#### Raw data
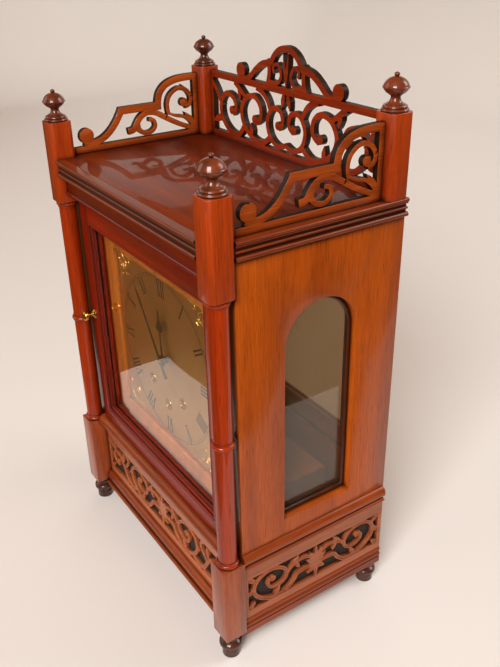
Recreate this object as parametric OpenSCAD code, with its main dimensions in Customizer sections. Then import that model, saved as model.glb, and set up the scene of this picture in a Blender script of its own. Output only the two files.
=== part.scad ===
// Musical bracket clock: wooden case with pierced galleries, glazed doors, silvered dial and
// three-train movement. Millimetres, +Z up, the front faces -Y, origin under the middle of the case.

/* [Case] */
// Width over the corner posts
case_w = 380; // [360:2:420]
// Depth over the corner posts and the cornice
case_d = 235; // [225:1:260]
// Height from the foot of the pedestals to the top of the cornice
body_h = 485; // [475:1:520]
// Side of the square corner posts and pedestals
post_s = 28; // [26:0.5:28.5]
// Height of the front pedestals
pedestal_h = 109; // [105:1:112]
// Height of the turned feet
foot_h = 31; // [24:1:38]
// How far the front posts hang below the top of the cornice
post_drop = 54; // [48:1:60]
// How far the front posts rise above the cornice
post_rise = 43; // [36:1:50]
// Height of the back posts above the cornice
back_post_h = 85; // [83:1:95]
// Chamfer on the arrises of the posts
post_chamfer = 4; // [2:0.5:5]
// Diameter of the corner columns
column_d = 21.4; // [18:0.2:22]
// Height of each finial
finial_h = 36; // [30:1:42]
// Recess of the side panels behind the faces of the posts
panel_recess = 5.5; // [4:0.5:7]
// Thickness of the side panels
panel_t = 16; // [12:1:18]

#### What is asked
Return exactly, please, the lines of the material from the first one down to and including the line where "of the case." appears.

#### Finished task
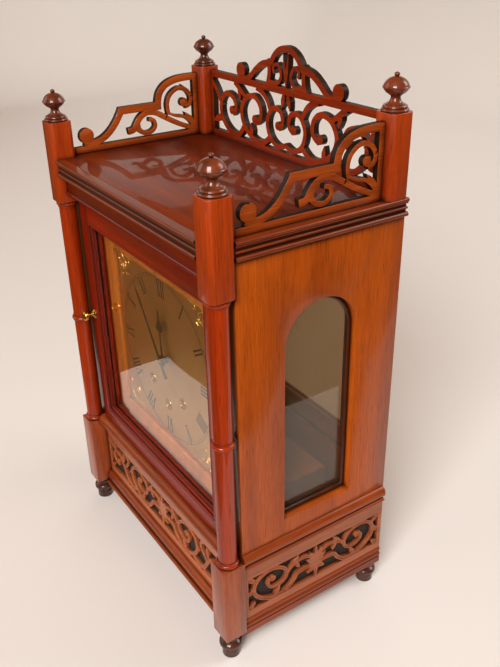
Recreate this object as parametric OpenSCAD code, with its main dimensions in Customizer sections. Then import that model, saved as model.glb, and set up the scene of this picture in a Blender script of its own. Output only the two files.
=== part.scad ===
// Musical bracket clock: wooden case with pierced galleries, glazed doors, silvered dial and
// three-train movement. Millimetres, +Z up, the front faces -Y, origin under the middle of the case.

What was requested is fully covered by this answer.